My personal favorites?
St. Maximilian Kolbe is the Marian messenger of Auschwitz whose persistent fidelity led to humble Masses within the concentration camp walls, offering himself up for others’ chores and work, and ultimately volunteering himself as a victim for a punitive execution by the guards — and his prayerful vision showed him the awaiting dual crowns of red martyrdom and white martyrdom, an interesting combination that earned him the distinction of being a “martyr of charity.”
St. Óscar Romero is the justice-seeking advocate of the Salvdordan campesinos in the country’s civil war, who wrestled with being a permissive leader for an entitled Church and ultimately chose instead to call out injustices, challenge oppressive and violent rulers, and stand with the persecuted and faithful poor of his country to the point of being assassinated by these threatened leaders.
And now this past weekend, I had the chance to meet a new hero. While in Oklahoma City, celebrating the ordination to the priesthood of my wife’s cousin, we joined him at the Shrine of Blessed Stanley Rother, where he celebrated his second Mass (after his first at his home parish) as a votive Mass to Bl. Stanley in the chapel where the altar is built on Bl. Stanley’s tomb.
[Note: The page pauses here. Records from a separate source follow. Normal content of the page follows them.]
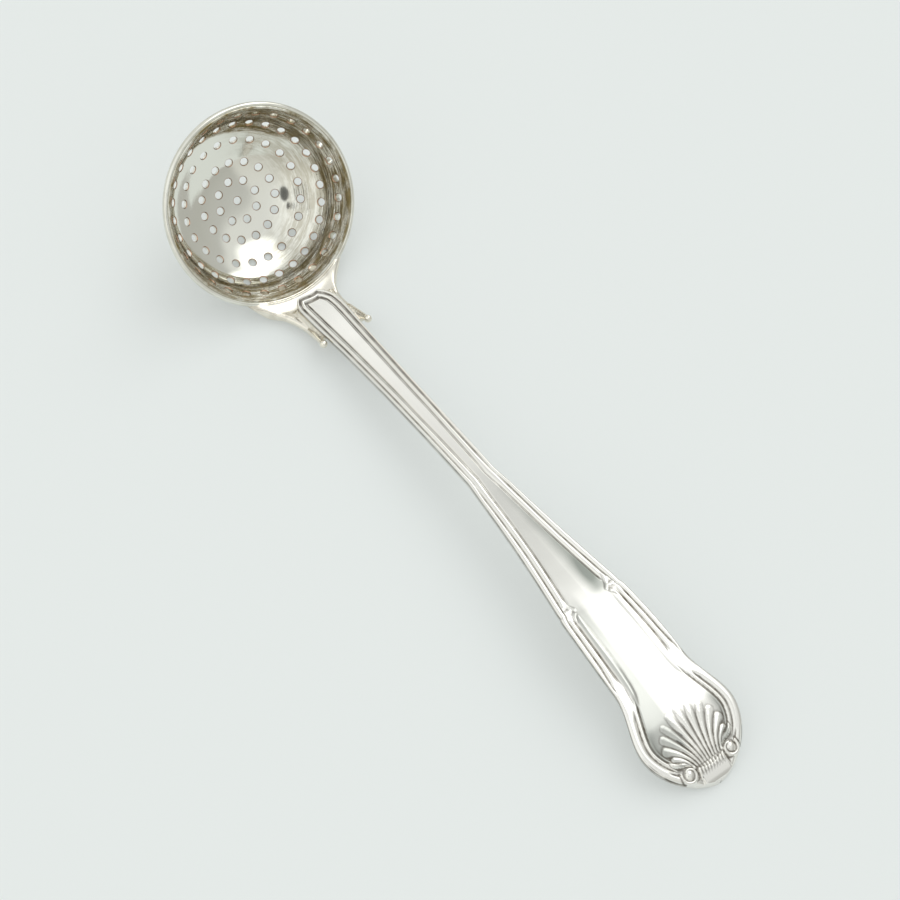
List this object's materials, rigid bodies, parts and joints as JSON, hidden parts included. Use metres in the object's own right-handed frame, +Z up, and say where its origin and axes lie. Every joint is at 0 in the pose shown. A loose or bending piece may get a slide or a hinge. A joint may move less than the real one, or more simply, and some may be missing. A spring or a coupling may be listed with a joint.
{
  "type": "sifter spoon",
  "caption": "Silver sifter ladle: round pierced bowl set at an angle with a half-round rim wire, a winged yoke, and an arched threaded handle ending in a shell.",
  "frame": {"origin": "on the table, under the middle of the spoon's bounding box", "axes": "+X from the bowl towards the handle's tip, +Z up from the table it lies on, +Y to its left"},
  "size_m": [0.1756, 0.0442, 0.0333],
  "materials": {
    "bowl_silver": "raised, planished and polished silver with a little brown tarnish on the inner wall",
    "wire_silver": "drawn half-round wire, polished by use",
    "yoke_silver": "forged and filed silver, tarnished along its seams",
    "handle_silver": "die-struck silver, polished on the high threads, tarnish in the grooves"
  },
  "bodies": {
    "root": {"bowl": "bowl_silver", "rim_wire": "wire_silver", "shoulder_yoke": "yoke_silver", "handle": "handle_silver"}
  },
  "joints": []
}
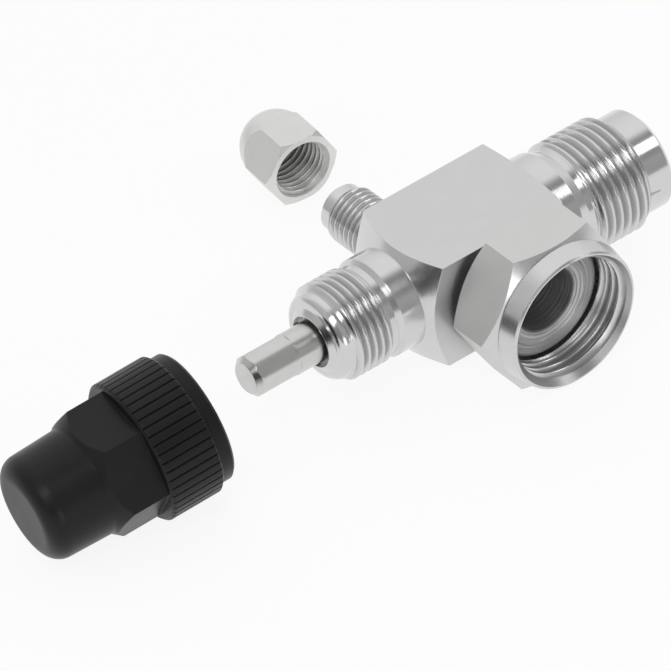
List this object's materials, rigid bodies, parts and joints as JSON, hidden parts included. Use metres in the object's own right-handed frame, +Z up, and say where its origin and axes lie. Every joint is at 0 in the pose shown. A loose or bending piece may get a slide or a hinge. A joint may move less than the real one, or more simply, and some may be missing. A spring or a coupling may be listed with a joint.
{
  "type": "refrigerant service valve",
  "caption": "Angle service valve with a square bar body, swivel nut branch, flare outlet, flatted stem, access port and two caps lying beside it.",
  "frame": {"origin": "in the middle of the swivel nut's thread, on its axis; the stem's axis is at y = 0.0228 and z = 0", "axes": "+X leaves through the flare outlet, -X through the stem, -Y through the swivel nut, +Z up; the nut's lowest flat and the caps lie at z = -0.0145"},
  "size_m": [0.1449, 0.0888, 0.029],
  "materials": {
    "plated_steel": "bright zinc-plated machined steel",
    "nut_steel": "bright zinc-plated machined steel",
    "fitting_steel": "bright zinc-plated machined steel",
    "hexcap_metal": "satin nickel-plated metal",
    "stem_steel": "ground steel bar",
    "spring_steel": "drawn spring wire",
    "brass": "turned brass",
    "packing": "moulded graphite and rubber packing",
    "soft_seal": "moulded sealing rubber",
    "black_plastic": "moulded black nylon, soft sheen"
  },
  "bodies": {
    "body": {"valve_body": "plated_steel", "rotolock_tailpiece": "plated_steel", "stem_guide": "brass", "support_washer": "stem_steel", "packing_ring_inner": "packing", "packing_ring_outer": "packing", "gland_washer": "stem_steel", "access_fitting": "fitting_steel", "core_body": "brass", "core_barrel_seal": "soft_seal", "core_spring": "spring_steel", "access_cap": "hexcap_metal", "access_cap_seal": "soft_seal", "seal_cap": "black_plastic", "seal_cap_gasket": "soft_seal"},
    "nut": {"rotolock_nut": "nut_steel"},
    "disc": {"valve_disc": "stem_steel"},
    "stem": {"stem": "stem_steel", "disc_clip": "spring_steel"},
    "core_pin": {"core_pin": "brass", "core_poppet_seal": "soft_seal"}
  },
  "joints": [
    {"name": "nut_swivel", "type": "hinge", "parent": "body", "child": "nut", "pos_m": [0, 0, 0], "axis": [0, -1, 0], "continuous": true},
    {"name": "disc_travel", "type": "slide", "parent": "body", "child": "disc", "axis": [1, 0, 0], "range_m": [0, 0.0088]},
    {"name": "stem_turn", "type": "hinge", "parent": "disc", "child": "stem", "pos_m": [-0.03, 0.0228, 0], "axis": [1, 0, 0], "range_deg": [0, 2534]},
    {"name": "core_press", "type": "slide", "parent": "body", "child": "core_pin", "axis": [0, -1, 0], "range_m": [0, 0.0012], "stiffness_N_per_m": 900, "springref_m": -0.003, "deforming": ["core_spring"]}
  ],
  "couplings": [
    {"joint": "disc_travel", "follows": "stem_turn", "m_per_rad": 0.00019894}
  ]
}
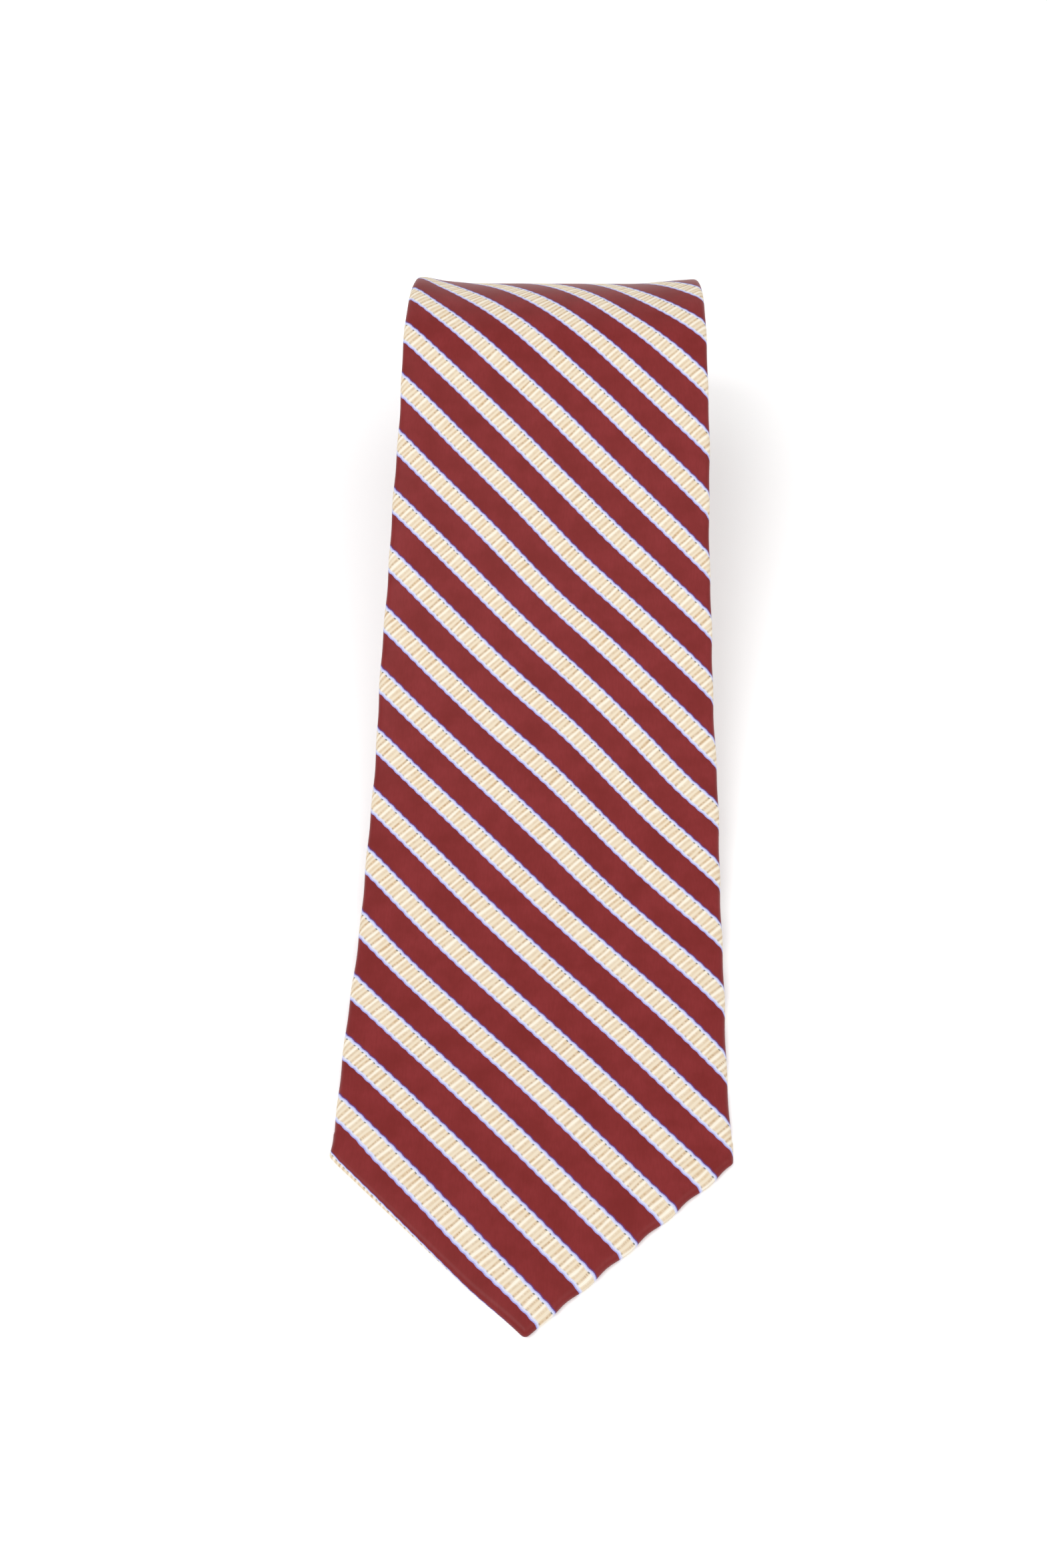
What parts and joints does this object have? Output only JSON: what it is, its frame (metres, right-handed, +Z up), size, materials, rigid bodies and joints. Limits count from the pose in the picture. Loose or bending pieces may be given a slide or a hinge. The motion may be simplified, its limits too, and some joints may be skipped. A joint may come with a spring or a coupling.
{
  "type": "necktie",
  "caption": "Striped silk necktie rolled up from its tail, with the wide pointed blade running off the top of the roll and lying flat in front.",
  "frame": {"origin": "on the table, under the middle of the rolled tie's bounding box", "axes": "+X across the tie, +Y along the blade from its point towards the roll, +Z up"},
  "size_m": [0.095, 0.3218, 0.0657],
  "materials": {
    "striped_silk": "woven satin, burgundy ground with ribbed cream stripes edged in lavender",
    "wool_interlining": "brushed wool canvas",
    "tipping_satin": "plain satin lining",
    "sewing_thread": "twisted silk thread",
    "woven_label": "close woven ribbon, blank"
  },
  "bodies": {
    "roll": {"blade_silk_rolled": "striped_silk", "neck_silk": "striped_silk", "tail_silk": "striped_silk", "wide_interlining_rolled": "wool_interlining", "narrow_interlining": "wool_interlining", "tail_tipping": "tipping_satin", "tail_tipping_stitches": "sewing_thread", "blade_seam_stitches": "sewing_thread", "tail_seam_stitches": "sewing_thread", "interlining_seam_stitches": "sewing_thread", "slip_stitch_rolled": "sewing_thread", "tail_bar_tack": "sewing_thread"},
    "blade": {"blade_silk_slope": "striped_silk", "wide_interlining_slope": "wool_interlining", "slip_stitch_slope": "sewing_thread", "blade_bar_tack": "sewing_thread", "keeper_loop": "striped_silk", "keeper_tacks": "sewing_thread", "blank_label": "woven_label", "label_stitches": "sewing_thread", "care_tag_stitches": "sewing_thread"},
    "point": {"blade_silk_tip": "striped_silk", "wide_interlining_tip": "wool_interlining", "blade_tipping": "tipping_satin", "blade_tipping_stitches": "sewing_thread"},
    "care_tag": {"care_tag": "woven_label"}
  },
  "joints": [
    {"name": "blade_lift", "type": "hinge", "parent": "roll", "child": "blade", "pos_m": [0, 0.10414, 0.06201], "axis": [-1, 0, 0], "range_deg": [0, 60]},
    {"name": "point_fold", "type": "hinge", "parent": "blade", "child": "point", "pos_m": [0, -0.01229, 0.0146], "axis": [-1, 0, 0], "range_deg": [0, 70]},
    {"name": "care_tag_swing", "type": "hinge", "parent": "blade", "child": "care_tag", "pos_m": [0, 0.06526, 0.041], "axis": [1, 0, 0], "range_deg": [-55, 35]}
  ]
}
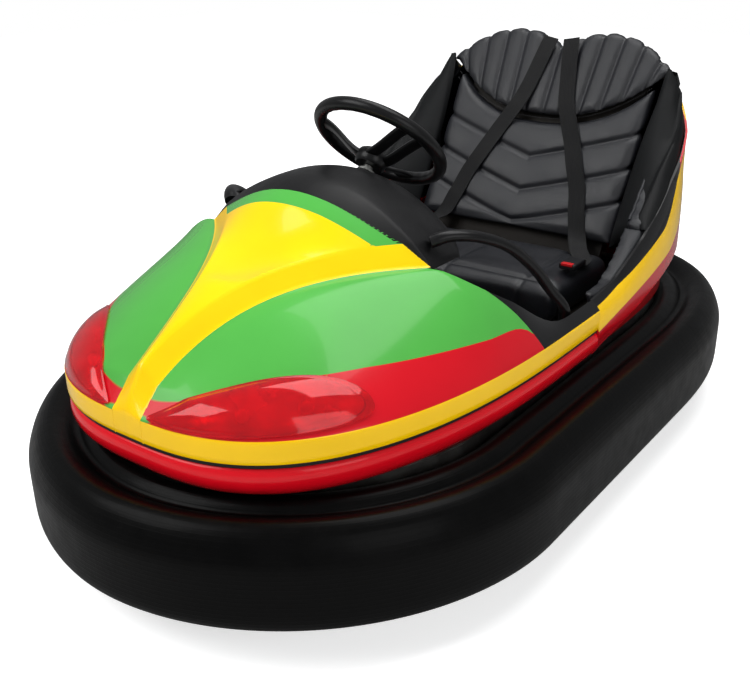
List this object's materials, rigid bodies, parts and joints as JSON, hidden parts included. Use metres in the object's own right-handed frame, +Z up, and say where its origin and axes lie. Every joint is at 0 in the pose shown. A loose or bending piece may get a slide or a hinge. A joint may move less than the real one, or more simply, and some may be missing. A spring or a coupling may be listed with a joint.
{
  "type": "two-seat bumper car",
  "caption": "Fairground bumper car: black rubber ring, gloss green, yellow and red fibreglass body, padded bench seat and a steerable drive wheel under the hood.",
  "frame": {"origin": "on the floor below the middle of the rubber ring", "axes": "+Z up, -Y towards the nose, +X to the driver's left"},
  "size_m": [1.177, 1.95, 0.9018],
  "materials": {
    "painted_shell": "moulded fibreglass shell, gloss gel coat in green, yellow and red",
    "red_moulding": "gloss red moulding",
    "black_rubber": "worn shiny bumper rubber",
    "wheel_rubber": "matt solid rubber",
    "frame_paint": "black frame paint",
    "zinc_steel": "dull zinc plate",
    "motor_grey": "grey motor enamel",
    "black_trim": "moulded black trim",
    "black_leatherette": "vinyl leatherette",
    "seat_board": "dark painted board",
    "red_lens": "clear red lens",
    "lamp_bowl": "bright reflector",
    "belt_webbing": "woven polyester webbing"
  },
  "bodies": {
    "car": {"bumper_tyre": "black_rubber", "bumper_rim": "zinc_steel", "body_mount_plate": "zinc_steel", "chassis_frame": "frame_paint", "floor_pan": "frame_paint", "front_skirt": "red_moulding", "joint_seal": "black_rubber", "rear_skirt": "red_moulding", "front_body": "painted_shell", "rear_body": "painted_shell", "drive_plate": "frame_paint", "rear_bracket_left": "frame_paint", "rear_bracket_right": "frame_paint", "column_tube": "zinc_steel", "column_bellows": "black_rubber", "column_post": "zinc_steel", "dash_cowl": "black_trim", "lamp_lens_left": "red_lens", "lamp_lens_right": "red_lens", "lamp_bowl_left": "lamp_bowl", "lamp_bowl_right": "lamp_bowl", "grab_loop_left": "black_trim", "grab_loop_right": "black_trim", "seat_bolster_left": "black_leatherette", "seat_bolster_right": "black_leatherette", "side_pad_left": "black_leatherette", "side_pad_right": "black_leatherette", "tub_liner_left": "black_trim", "tub_liner_right": "black_trim", "belt_left": "belt_webbing", "belt_right": "belt_webbing", "belt_buckle_left": "zinc_steel", "belt_buckle_right": "zinc_steel", "seat_box": "seat_board", "seat_cushion": "black_leatherette", "seat_back": "black_leatherette", "headrest_pad": "black_leatherette", "seat_board": "seat_board", "pedal_base": "zinc_steel", "pedal": "black_rubber"},
    "drive_swivel": {"drive_fork": "frame_paint", "drive_motor": "motor_grey"},
    "drive_wheel": {"drive_tyre": "wheel_rubber", "drive_hub": "zinc_steel"},
    "steering": {"steering_wheel": "black_trim", "steering_shaft": "zinc_steel"},
    "rear_wheel_left": {"rear_wheel_left_tyre": "wheel_rubber", "rear_wheel_left_hub": "zinc_steel"},
    "rear_wheel_right": {"rear_wheel_right_tyre": "wheel_rubber", "rear_wheel_right_hub": "zinc_steel"}
  },
  "joints": [
    {"name": "drive_swivel", "type": "hinge", "parent": "car", "child": "drive_swivel", "pos_m": [0, -0.49, 0.26], "axis": [0, 0, 1], "continuous": true},
    {"name": "drive_wheel_spin", "type": "hinge", "parent": "drive_swivel", "child": "drive_wheel", "pos_m": [0, -0.49, 0.115], "axis": [1, 0, 0], "continuous": true},
    {"name": "steering_turn", "type": "hinge", "parent": "car", "child": "steering", "pos_m": [0, -0.121, 0.744], "axis": [0, 0.6947, 0.7193], "continuous": true},
    {"name": "rear_wheel_left_spin", "type": "hinge", "parent": "car", "child": "rear_wheel_left", "pos_m": [0.33, 0.52, 0.068], "axis": [1, 0, 0], "continuous": true},
    {"name": "rear_wheel_right_spin", "type": "hinge", "parent": "car", "child": "rear_wheel_right", "pos_m": [-0.33, 0.52, 0.068], "axis": [1, 0, 0], "continuous": true}
  ],
  "couplings": [
    {"joint": "steering_turn", "follows": "drive_swivel", "ratio": 1}
  ]
}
Bl. Stanley is a modern martyr. He was a diocesan priest of Oklahoma City who wished to serve in a diocesan mission Guatemala in the mid-late 20th century. After war broke out and he persisted in ministering in to the indigenous people in their village with charity and love, he became a marked man and was recalled home to the US. He insisted on returning, famously declaring that “the shepherd cannot run.” Shortly after his return to his community there, Bl. Stanley’s home was attacked, and he was killed. The local community in Guatemala asked that his heart remain there, so his heart was interred with them while his remains were buried in Oklahoma, now within the shrine built in his name.
As we joined in the votive Mass, I was taken by the beautiful mural painted above the altar in this chapel. There, Bl. Stanley and Christ reach out for each other in their heavenly bond. Gathered around the two is a beautiful chorus of diverse martyrs, celebrating the deep and wide reach of Christ to the hearts of people all across the world in all times.
After Mass, I sat down up front to bask in the witness of these men and women. There I picked out Maximilian and Oscar, mixed in with others — I thought I spotted St. Peter, perhaps Blessed Miguel Pro, and St. Joan of Arc. If you look closely who do you see?
I could stare at these communions of saints all day, spiritually orbiting around the witness of each heart and relishing the strength of their gathered witness as it speaks to mine. It calls to my mind the luminous high altar built around the pilgrim’s statue of St. James at the cathedral in Santiago, Spain, the church at the end of the Camino pilgrimage routes; it invokes the compilation of tapestries in the Cathedral of the Holy Angels in Los Angeles that mixes canonized saints with ordinary, unnamed people, all go whom face the altar; it also awakens in me the starkly cold yet inspiringly warm sense I had in two visits to St. Maximilian’s death cell in Auschwitz.
The contemplation of such witness can ground our faith today, point us toward the faith we must strive to live tomorrow, and remind us of the great faith that is possible. It’s a faith that’s been modeled by these profound witnesses, these sisters and brothers who go before us.